C. The Nation’s sweetheart Aileen ‘Ho’Malone – Who can forget her brave stance on the deer cull issue? She alone was not afraid to stifle Nigg Community Council (and yours truly) from speaking this week before the Committee she convenes decided to shoot the deer. She is all hart, and with her doe-eyed stare, her inner compassion and honesty shine through. I wonder if she has any fur coats?
D. Go-getting Kate Dean – Planning supremo. What can I say about this woman that hasn’t already been said (or that would pass the censors)? ‘I was elected to do a job, and I’m going to do it’ was her rallying-cry during the cuts protests. When she is going to start doing what she was elected to do (or resign) is anyone’s guess.

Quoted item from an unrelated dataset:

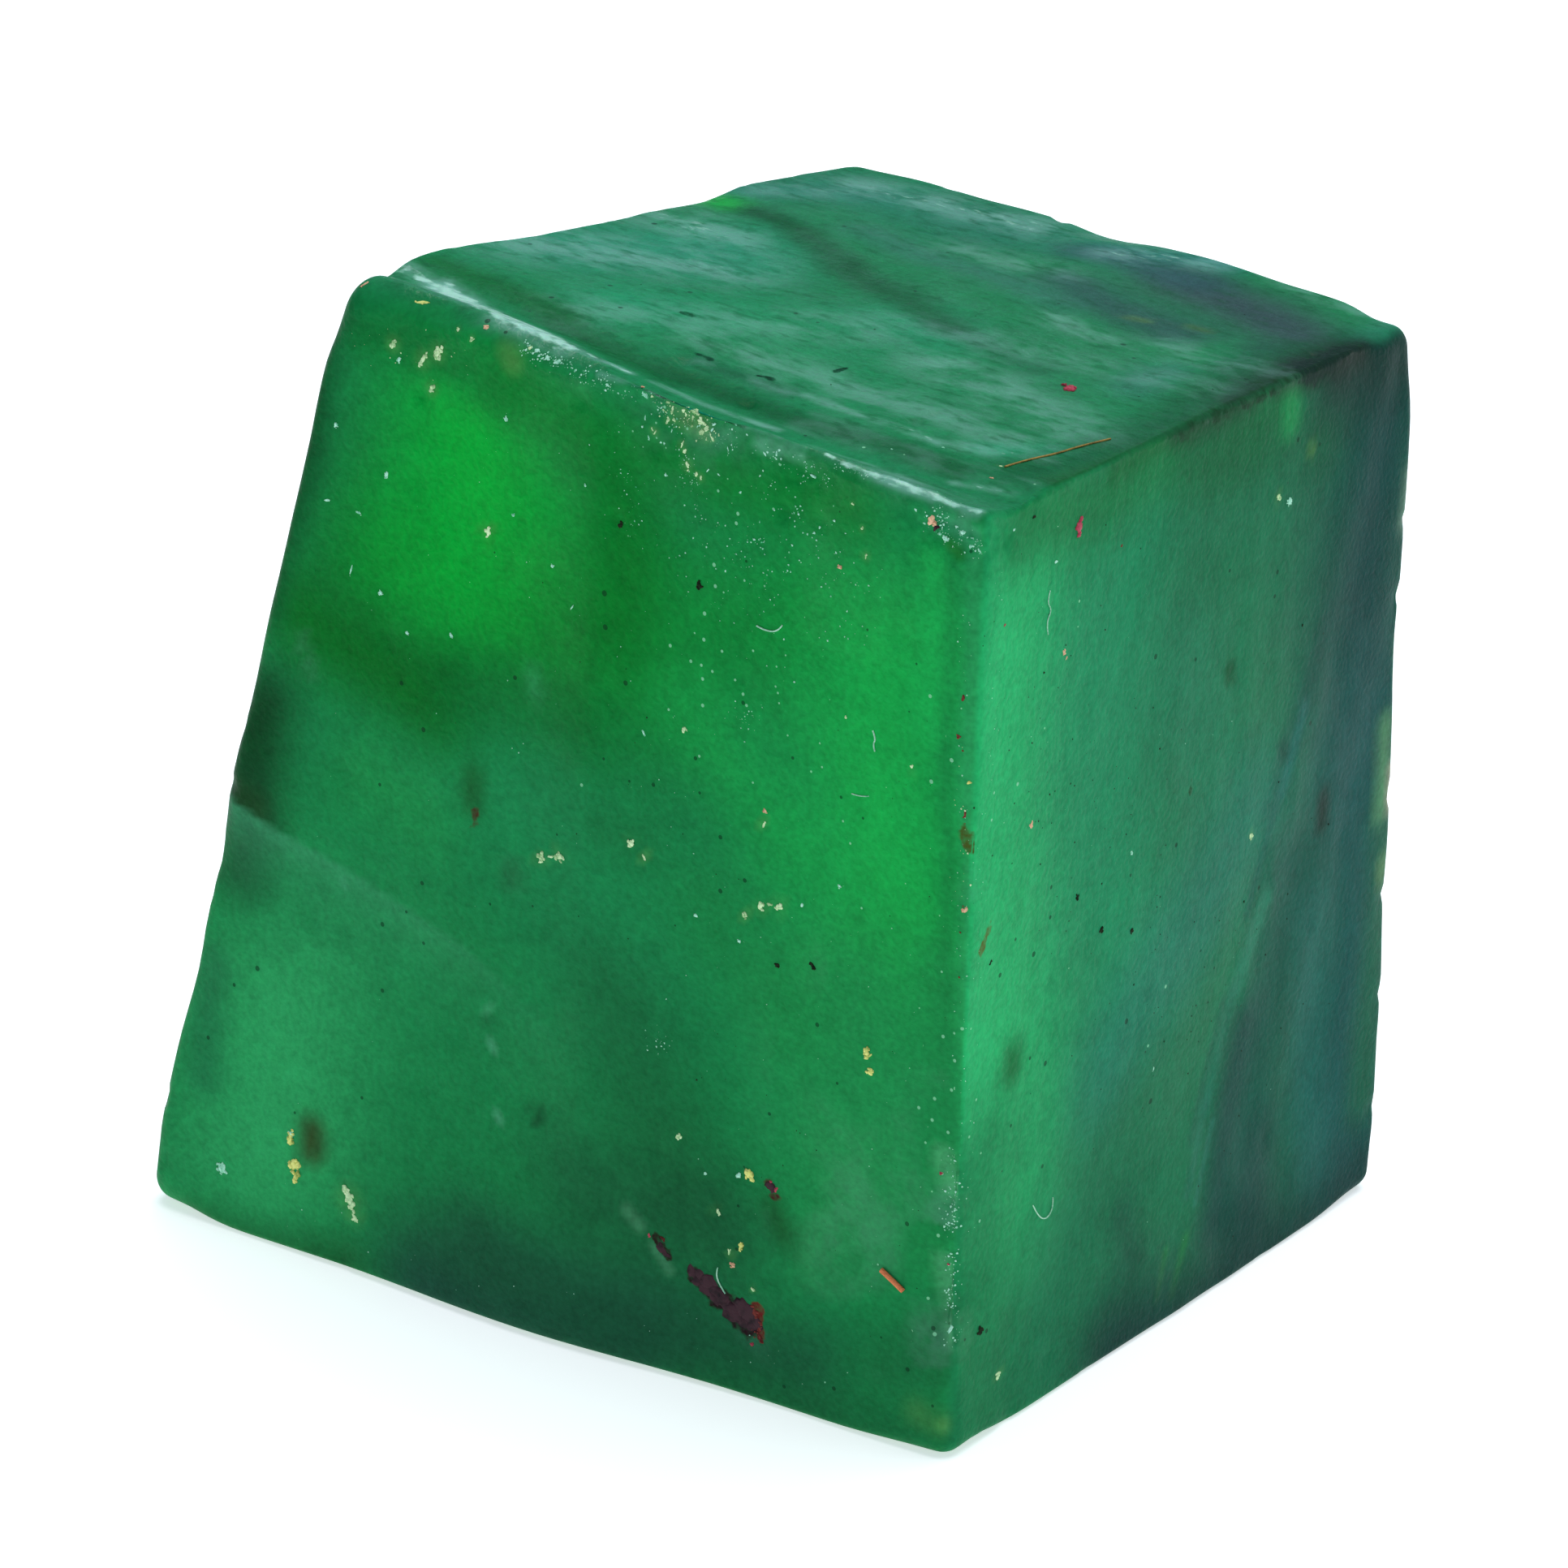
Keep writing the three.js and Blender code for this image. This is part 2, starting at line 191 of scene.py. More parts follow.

Question 3: What percentage of £50,000,000 (the sum Sir Ian promises for his Union Terrace Garden parking lot) would £225,000 (the sum demanded not to shoot the Tullos Hill Roe deer) represent? Is it: a. 10%, b. 1%, c. .5% or d. 0.5%?
Question 4: Which is an endangered species: The Tullos Hill Roe Deer or the Liberal Democrats, which were so badly wounded in the recent election. Deer, Dems – or both?
Question 5: Tiebreaker (answer question of your choice): How many Liberal Democrats does it take to change a lightbulb? Why did the LibDem cross the road?
- Send your answers in to email@example.com before next Thursday, and best answers will be published the following week.
I trust you will all forgive me (or maybe you’re glad) that I am putting in a shorter than usual piece this week. I’ve been busy fighting the forces of evil, and in pursuing a Freedom of Information appeal, which may yet prove very interesting. Can’t say more than that yet.
But I can say thank you to those people in the media (Danny Law especially), all the campaigners (you know who you are), and the four brave councillors who stood up for the deer. One thing I will say is that the issue will not, despite HoMalone’s wishes, go away.